Start Recorded information

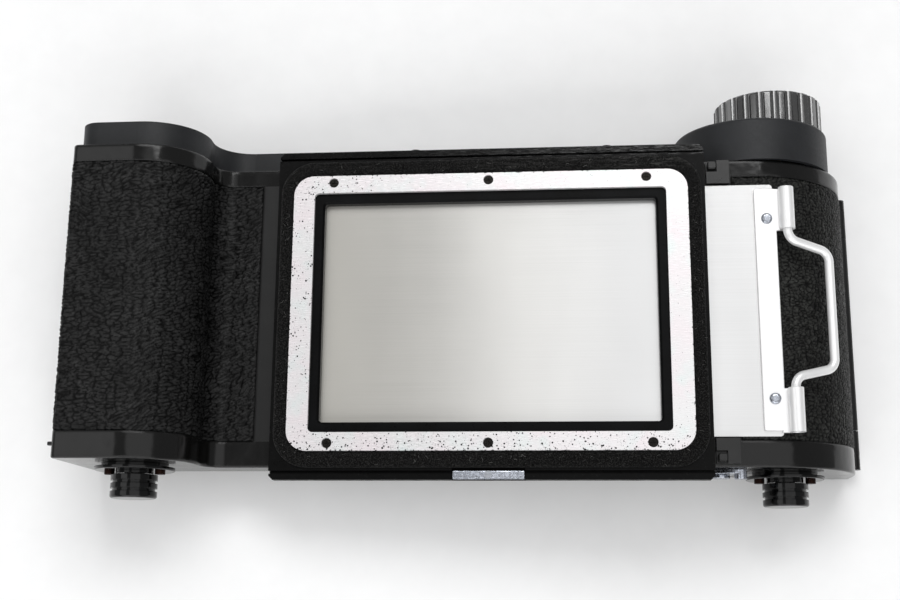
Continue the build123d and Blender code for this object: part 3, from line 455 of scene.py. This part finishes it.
# ---- mesh helpers -------------------------------------------------------------------------------
def mesh_object(name, vertices, faces, material, smooth=True):
    """Object made from vertices in metres and faces."""
    mesh = bpy.data.meshes.new(name)
    mesh.from_pydata(vertices, [], faces)
    mesh.validate()
    mesh.polygons.foreach_set("use_smooth", [smooth] * len(mesh.polygons))
    mesh.materials.append(material)
    made = bpy.data.objects.new(name, mesh)
    bpy.context.scene.collection.objects.link(made)
    return made


def arc(centre, radius, start, end):
    """Points (x, z) every degree or so along an arc, angles in degrees."""
    angles = np.radians(np.linspace(start, end, int(abs(end - start)) + 2))
    return np.column_stack([centre[0] + radius * np.cos(angles), centre[1] + radius * np.sin(angles)])


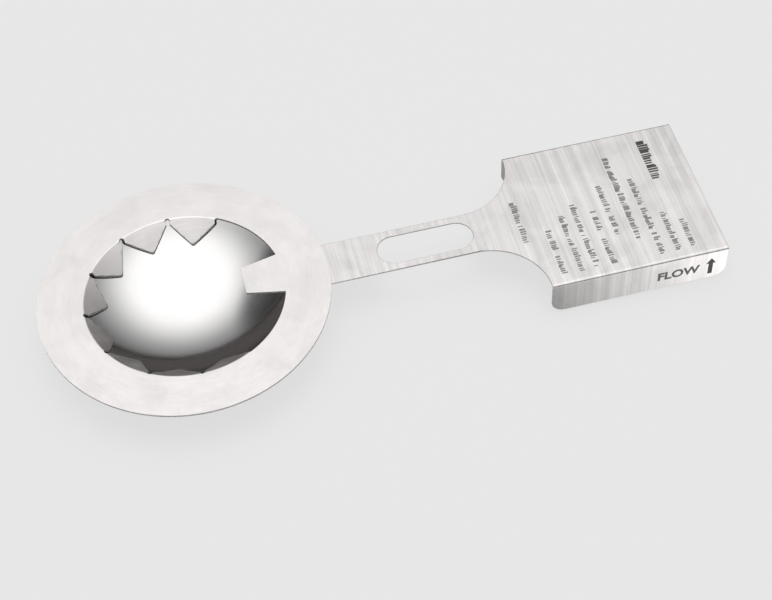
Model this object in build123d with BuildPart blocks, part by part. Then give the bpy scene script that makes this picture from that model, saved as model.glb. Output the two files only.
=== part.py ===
"""Reverse-acting rupture disc with a toothed ring and a folded flow tag.

Three pieces of sheet metal are tack-welded into one assembly:

- rupture_dome: a thin membrane, domed towards the process side, with a flat flange;
- toothed_ring: a flat ring on the membrane's vent side. Its bent teeth follow the dome
  down and cut it open when it reverses, and its tongue is the tab that the petals
  hinge on;
- tag: one sheet that starts as a lug under the ring's rim, runs out as a slotted
  strap, and flares into a panel with both long sides folded down.

Frame: millimetres, +Z towards the vent side, +X along the strap to the tag.
The origin is on the disc's axis, where the ring lies on the membrane's flange.
"""

import os
from math import asin, atan2, degrees, hypot, sqrt

from build123d import *

# Toothed ring
ring_radius = 38.0
ring_bore_radius = 26.3
ring_sheet = 0.6

tooth_count = 8
toothed_arc = 240.0  # degrees, opposite the tongue
tooth_reach = 5.7  # from the bore to the tip, in plan
tooth_tip_width = 0.5
tooth_bend_radius = 0.15  # inside the bend, under the sheet
tooth_clearance = 0.25  # between a tooth's tip and the dome
relief_hole_radius = 0.7

tongue_length = 10.7
tongue_tip_width = 8.4
tongue_root_width = 13.0

# Membrane
membrane_sheet = 0.2
dome_radius = 37.4  # of the concave face
dome_setback = 0.6  # from the ring's bore out to the dome's mouth
dome_edge_radius = 0.6  # inside the bend, between the dome and its flange
weld_land = 3.0  # the ring's rim outside the membrane's flange

# Tag
tag_sheet = 0.5
lug_clearance = 0.3  # between the membrane's flange and the lug
strap_width = 13.4
strap_length = 54.0  # from the ring's rim to the panel
slot_distance = 13.4  # from the ring's rim to the slot
slot_length = 25.8
slot_rail = 2.15  # left on each side of the slot
panel_length = 48.0
panel_width = 46.6
side_depth = 10.6
side_bend_radius = 0.4  # inside the fold
side_corner_radius = 3.8

# The membrane's form
dome_mouth_radius = ring_bore_radius + dome_setback
dome_centre_height = sqrt(dome_radius**2 - dome_mouth_radius**2)
dome_back_radius = dome_radius + membrane_sheet
dome_back_mouth = sqrt(dome_back_radius**2 - (dome_centre_height + membrane_sheet) ** 2)
flange_radius = ring_radius - weld_land

# The teeth's slope: the underside leaves its bend and just clears the dome at the tip
tooth_tip_radius = ring_bore_radius - tooth_reach
tooth_tip_drop = sqrt(dome_radius**2 - tooth_tip_radius**2) - dome_centre_height
slope_drop = tooth_tip_drop - tooth_clearance - tooth_bend_radius
slope_length = hypot(tooth_reach, slope_drop)
tooth_slope = degrees(atan2(slope_drop, tooth_reach) + asin(tooth_bend_radius / slope_length))
tooth_step = toothed_arc / tooth_count
first_relief_angle = 180 - toothed_arc / 2
relief_hole_centre = ring_bore_radius - relief_hole_radius

# The tag's stations along the strap
panel_start = ring_radius + strap_length
slot_centre = ring_radius + slot_distance + slot_length / 2
slot_width = strap_width - 2 * slot_rail
side_fold_radius = side_bend_radius + tag_sheet
flare_end = panel_width / 2 - side_fold_radius  # half the panel's flat width
flare_radius = flare_end - strap_width / 2
flare_start = panel_start - flare_radius
lug_radius = flange_radius + lug_clearance


os.makedirs("parts", exist_ok=True)

with BuildPart() as rupture_dome:
    with BuildSketch(Plane.XZ) as membrane_section:
        with BuildLine():
            concave = ThreePointArc(
                (0, dome_centre_height - dome_radius),
                (tooth_tip_radius, -tooth_tip_drop),
                (dome_mouth_radius, 0),
            )
            convex = RadiusArc(
                (dome_back_mouth, -membrane_sheet),
                (0, dome_centre_height - dome_back_radius),
                dome_back_radius,
            )
            Polyline(
                concave @ 1,
                (flange_radius, 0),
                (flange_radius, -membrane_sheet),
                convex @ 0,
            )
            Line(convex @ 1, concave @ 0)
        make_face()
        vent_side, process_side = vertices().group_by(Axis.Y)[:-3:-1]
        fillet(vent_side.sort_by(Axis.X)[0], radius=dome_edge_radius + membrane_sheet)
        fillet(process_side.sort_by(Axis.X)[0], radius=dome_edge_radius)
    revolve(axis=Axis.Z)

rupture_dome.part.label = "rupture_dome"
export_step(rupture_dome.part, "parts/rupture_dome.step")

with BuildPart() as toothed_ring:
    # A cone of bent sheet, from which the plan of the teeth is kept
    with BuildSketch(Plane.XZ) as bent_section:
        with BuildLine():
            bend_centre = (ring_bore_radius, -tooth_bend_radius)
            upper_bend = CenterArc(bend_centre, tooth_bend_radius + ring_sheet, 90, tooth_slope)
            lower_bend = CenterArc(bend_centre, tooth_bend_radius, 90, tooth_slope)
            upper_slope = Line(
                upper_bend @ 1, upper_bend @ 1 + (upper_bend % 1) * slope_length
            )
            lower_slope = Line(
                lower_bend @ 1, lower_bend @ 1 + (lower_bend % 1) * slope_length
            )
            Line(upper_bend @ 0, lower_bend @ 0)
            Line(upper_slope @ 1, lower_slope @ 1)
        make_face()
    revolve(axis=Axis.Z)
    with BuildSketch(Plane.XY.offset(ring_sheet)) as teeth_plan:
        root = Vector(relief_hole_centre, 0)
        outer = Vector(ring_radius, 0)
        with PolarLocations(
            0,
            tooth_count,
            start_angle=first_relief_angle + tooth_step / 2,
            angular_range=toothed_arc,
        ):
            Polygon(
                outer.rotate(Axis.Z, -tooth_step / 2),
                root.rotate(Axis.Z, -tooth_step / 2),
                (tooth_tip_radius, -tooth_tip_width / 2),
                (tooth_tip_radius, tooth_tip_width / 2),
                root.rotate(Axis.Z, tooth_step / 2),
                outer.rotate(Axis.Z, tooth_step / 2),
                align=None,
            )
    extrude(amount=-2 * ring_radius, mode=Mode.INTERSECT)

    # The flat ring with its tongue
    with BuildSketch() as flat_ring:
        Circle(ring_radius)
        Circle(ring_bore_radius, mode=Mode.SUBTRACT)
        with BuildLine():
            tongue_tip = ring_bore_radius - tongue_length
            Polyline(
                (ring_bore_radius, -tongue_root_width / 2),
                (tongue_tip, -tongue_tip_width / 2),
                (tongue_tip, tongue_tip_width / 2),
                (ring_bore_radius, tongue_root_width / 2),
                close=True,
            )
        make_face()
    extrude(amount=ring_sheet)

    # Relief holes at the roots of the teeth
    with BuildSketch(Plane.XY.offset(ring_sheet)):
        with PolarLocations(
            relief_hole_centre,
            tooth_count + 1,
            start_angle=first_relief_angle,
            angular_range=toothed_arc,
            endpoint=True,
        ):
            Circle(relief_hole_radius)
    extrude(amount=-ring_radius, mode=Mode.SUBTRACT)

toothed_ring.part.label = "toothed_ring"
export_step(toothed_ring.part, "parts/toothed_ring.step")

with BuildPart() as tag:
    # The panel and its folded sides, as one channel
    with BuildSketch(Plane.YZ.offset(panel_start)) as channel:
        Rectangle(panel_width, side_depth, align=(Align.CENTER, Align.MAX))
        with Locations((0, -tag_sheet)):
            Rectangle(
                panel_width - 2 * tag_sheet,
                side_depth,
                align=(Align.CENTER, Align.MAX),
                mode=Mode.SUBTRACT,
            )
        outside, inside = vertices().group_by(Axis.Y)[:-3:-1]
        fillet(outside, radius=side_fold_radius)
        fillet(inside, radius=side_bend_radius)
    extrude(amount=panel_length)
    fillet(edges().filter_by(Axis.Y).group_by(Axis.Z)[0], radius=side_corner_radius)

    # The flat lug, strap and flare
    with BuildSketch(Plane.XY.offset(-tag_sheet)) as strap:
        with BuildLine():
            flare = CenterArc((flare_start, -flare_end), flare_radius, 90, -90)
            Polyline(
                flare @ 0,
                (flange_radius, -strap_width / 2),
                (flange_radius, 0),
                (panel_start, 0),
                flare @ 1,
            )
        make_face()
        mirror(about=Plane.XZ)
        Circle(lug_radius, mode=Mode.SUBTRACT)
        with Locations((slot_centre, 0)):
            SlotOverall(slot_length, slot_width, mode=Mode.SUBTRACT)
    extrude(amount=tag_sheet)

tag.part.label = "tag"
export_step(tag.part, "parts/tag.step")
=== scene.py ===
"""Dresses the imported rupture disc: sheet-metal finishes, tack welds, print and stage."""

from math import cos, pi, radians, sin

import bmesh
import bpy
from bpy.props import (
    FloatProperty,
    FloatVectorProperty,
    IntProperty,
    PointerProperty,
    StringProperty,
)
from mathutils import Matrix, Vector


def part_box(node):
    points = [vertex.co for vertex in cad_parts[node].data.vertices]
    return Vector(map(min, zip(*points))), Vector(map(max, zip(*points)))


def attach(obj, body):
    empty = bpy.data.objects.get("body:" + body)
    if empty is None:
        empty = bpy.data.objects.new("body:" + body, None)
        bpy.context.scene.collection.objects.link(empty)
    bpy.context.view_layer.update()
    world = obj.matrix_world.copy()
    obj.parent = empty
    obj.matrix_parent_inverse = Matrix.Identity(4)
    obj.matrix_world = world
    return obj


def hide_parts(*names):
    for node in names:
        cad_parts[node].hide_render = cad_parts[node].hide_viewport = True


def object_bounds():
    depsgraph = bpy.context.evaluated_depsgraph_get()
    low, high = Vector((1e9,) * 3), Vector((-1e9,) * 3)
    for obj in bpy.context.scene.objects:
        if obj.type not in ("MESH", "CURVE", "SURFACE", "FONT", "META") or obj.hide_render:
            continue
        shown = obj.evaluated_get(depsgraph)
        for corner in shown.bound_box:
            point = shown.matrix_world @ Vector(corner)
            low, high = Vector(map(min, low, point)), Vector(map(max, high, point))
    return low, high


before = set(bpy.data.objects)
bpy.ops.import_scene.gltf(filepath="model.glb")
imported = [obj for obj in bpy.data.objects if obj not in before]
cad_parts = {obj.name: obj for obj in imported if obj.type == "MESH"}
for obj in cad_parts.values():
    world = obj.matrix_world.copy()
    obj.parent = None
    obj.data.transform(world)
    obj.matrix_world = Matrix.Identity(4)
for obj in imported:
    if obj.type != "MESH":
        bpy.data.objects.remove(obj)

bl_info = {
    "name": "Rupture disc",
    "version": (1, 0, 0),
    "blender": (4, 5, 0),
    "location": "3D View > Sidebar > Rupture disc",
    "description": "Finishes, tack welds, print and stage for a toothed rupture disc",
    "category": "Object",
}

MM = 0.001
CAD_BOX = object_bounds()
RING_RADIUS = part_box("toothed_ring")[1].x
TAG_LOW, TAG_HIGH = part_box("tag")
FLANGE_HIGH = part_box("rupture_dome")[1]

MEMBRANE_SHEET = 0.2 * MM
TAG_SHEET = 0.5 * MM

# What tells a sheared face, by its middle and its normal
STRAP_REACH = RING_RADIUS / 4  # past half the strap's width, short of the panel's sides
SIDE_TOP = -1 * MM  # the tag is only its folded sides below this
UPRIGHT = 0.3  # a face is upright where its normal rises less
IN_SIDE = 0.9  # a face lies along a folded side where its normal's y is more
SQUARE_TO_SIDE = 0.1  # a face is square to a folded side where its normal's y is less

# The flow tag's panel, measured from the tag's own box
PANEL_LENGTH = 48 * MM
PANEL_START = TAG_HIGH.x - PANEL_LENGTH
SIDE_FACE = TAG_LOW.y

# Lines of print on the panel, which run across it, in millimetres:
# (distance along the panel, from y, to y)
PRINT_LINES = (
    (-2.2, 6.8, -6.9),
    (4.2, -5.2, -19.5),
    (9.0, -1.0, -19.9),
    (13.0, 1.8, -19.4),
    (17.6, -1.9, -8.1),
    (17.6, -11.0, -19.8),
    (21.8, 6.1, -10.7),
    (26.5, 15.3, -13.5),
    (30.8, 6.1, -20.1),
    (35.2, -6.9, -20.0),
    (39.4, -10.7, -19.6),
)
HEADING_LINES = ((37.9, 18.6, 5.1),)
HEADING_SPREAD = 1.2  # the heading's pitch, over the fine print's
MARK_SHARE = 0.8  # of the pitch, which leaves a space between two marks
LETTER_WEIGHT = 0.05  # how far the letters are thickened, over their height
CAP_SHARE = 0.7  # a capital's height, over the font's size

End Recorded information

* _Task to carry out_: From the line containing "# The flat lug, strap and flare" down to the line containing "obj.matrix_parent_inverse = Matrix.Identity(4)" in the material above, reproduce every line exactly, including the two end lines.

* _Exercise output_:
    # The flat lug, strap and flare
    with BuildSketch(Plane.XY.offset(-tag_sheet)) as strap:
        with BuildLine():
            flare = CenterArc((flare_start, -flare_end), flare_radius, 90, -90)
            Polyline(
                flare @ 0,
                (flange_radius, -strap_width / 2),
                (flange_radius, 0),
                (panel_start, 0),
                flare @ 1,
            )
        make_face()
        mirror(about=Plane.XZ)
        Circle(lug_radius, mode=Mode.SUBTRACT)
        with Locations((slot_centre, 0)):
            SlotOverall(slot_length, slot_width, mode=Mode.SUBTRACT)
    extrude(amount=tag_sheet)

tag.part.label = "tag"
export_step(tag.part, "parts/tag.step")
=== scene.py ===
"""Dresses the imported rupture disc: sheet-metal finishes, tack welds, print and stage."""

from math import cos, pi, radians, sin

import bmesh
import bpy
from bpy.props import (
    FloatProperty,
    FloatVectorProperty,
    IntProperty,
    PointerProperty,
    StringProperty,
)
from mathutils import Matrix, Vector


def part_box(node):
    points = [vertex.co for vertex in cad_parts[node].data.vertices]
    return Vector(map(min, zip(*points))), Vector(map(max, zip(*points)))


def attach(obj, body):
    empty = bpy.data.objects.get("body:" + body)
    if empty is None:
        empty = bpy.data.objects.new("body:" + body, None)
        bpy.context.scene.collection.objects.link(empty)
    bpy.context.view_layer.update()
    world = obj.matrix_world.copy()
    obj.parent = empty
    obj.matrix_parent_inverse = Matrix.Identity(4)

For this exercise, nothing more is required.